Another example is the case of Massimo Moretto, who was born in Italy in 1969 and came to Canada with his family at nine months of age; he has lived here his entire life, only returning to Italy once for a visit when he was a child. He obtained his permanent resident status but never became a citizen. He has a crack cocaine addiction, is bipolar and has a history of problems with the law, including, a conviction for break and enter and robbery, resulting after a lengthy immigration process, removal to a country to which he has no connection apart from birth, some 52 years ago. He is now before the Federal Court of Appeal challenging the constitutionality of his deportation by arguing that his deportation interferes with his rights to liberty and security of the person in a manner that is grossly disproportionate and arbitrary. His appeal will be heard alongside that of David Revell, another long-term resident of Canada who was found inadmissible for serious and organized criminality.

Mr. Revell, like Mr. Moretti and Mr. Abdi, grew up in Canada from a young age; he came here from England in 1974 at the age of 10 and all his family and social ties are in Canada. He has no ties or connections in England.  While Moretto is challenging a particular section in IRPA, Revell is going after the deportation scheme as a whole as it applies to long term residents, arguing that the serious consequences for him of deportation, as a long-term resident of Canada, are grossly disproportionate to the objectives of the Act. He also argues that his deportation constitutes cruel and unusual treatment contrary to section 12 of the Charter (see Moretto v. MCI, 2018 FC71; Revell v. MCI, 2017 FC 905). 

These individuals find important support for their position in international law, and specifically another criminal inadmissibility case originating in Canada; that case is (Jama Warsame v. Canada (CCPR/C/102/D/1959/2010, UN Human Rights Committee (HRC), 1 September 2011). He came to Canada in 1988, at the age of four, became a permanent resident and in his early 20s he was convicted of robbery, resulting in a removal order issued for serious criminality. In 2011 the UN Human Rights Committee determined that Canada had violated arts 6, 7, 12(4), 17 and 23(1) of the Covenant on Civil and Political Rights. Of particular relevance is their finding that Canada was violating art. 12(4), the right not to be arbitrarily deprived of the right to enter his own country. As well, the Committee interpreted the notion of “own country” as broader than nationality and said it should include considerations such as long-standing residence, close personal and family ties and intentions to remain, as well as the absence of such ties elsewhere; the Committee determined that Canada was his own country within the meaning of article 12, paragraph 4, of the Covenant.
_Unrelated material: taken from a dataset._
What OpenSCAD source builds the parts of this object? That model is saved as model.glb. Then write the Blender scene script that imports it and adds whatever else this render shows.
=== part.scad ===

In conclusion, while litigation, like that being brought by Abdi, Moretto and Revell, is certainly in order to bring Charter protection for non-citizens in line with international law and modern constitutional principles, there also needs to be a policy response, such that no deportation orders can be issued against Permanent Residents who arrived in Canada before the age of 18 and who have not committed a serious crime, as defined by s. 36(1), for the first 10 years since landing.